The Blue Hole, part of the National Key Deer Refuge
The National Key Deer Refuge was established to protect and preserve Key deer and other wildlife in the lower Florida Keys back in 1957. Today, the Refuge contains about 84,350 acres of freshwater wetlands, tropical hardwood hammocks, mangrove forests, salt marsh wetlands and pine rockland forest. 2,278 acres of the Refuge is designated Wilderness. The property is critical habitat for 21 endangered and threatened species (5 of which are found only in this area) like Key deer, silver rice rat and lower Keys marsh rabbit, in addition to other species who aren't so critically endangered by the encroachments of humans.
In 1957, the Key deer population was estimated to have reached a low of 27 individuals. These days, the Key deer population has rebounded to around 800. However, illegal feeding of the deer has reduced their fear of humans and the animals are readily found foraging along road sides and approaching passing vehicles looking for handouts. Road kill accounts for about 70% of their annual mortality.

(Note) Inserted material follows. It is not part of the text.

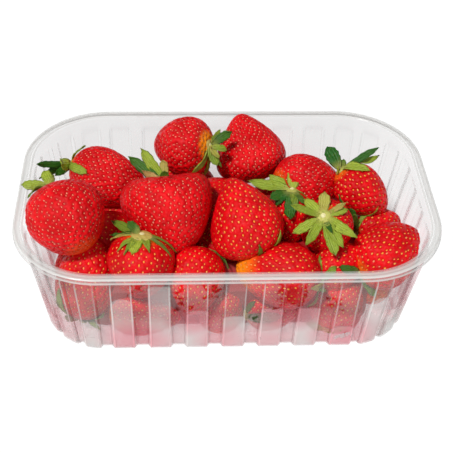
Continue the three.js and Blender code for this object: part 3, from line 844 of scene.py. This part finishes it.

The Blue Hole on Big Pine Key is an old quarry now filled with fresh rainwater. The Visitor "Center" is located near the Blue Hole with an interpretive kiosk and observation platform. There are two interpretive nature trails just north of the Blue Hole: one is a universally accessible route running through pine rocklands to a freshwater slough, the other runs across a tropical hardwood hammock.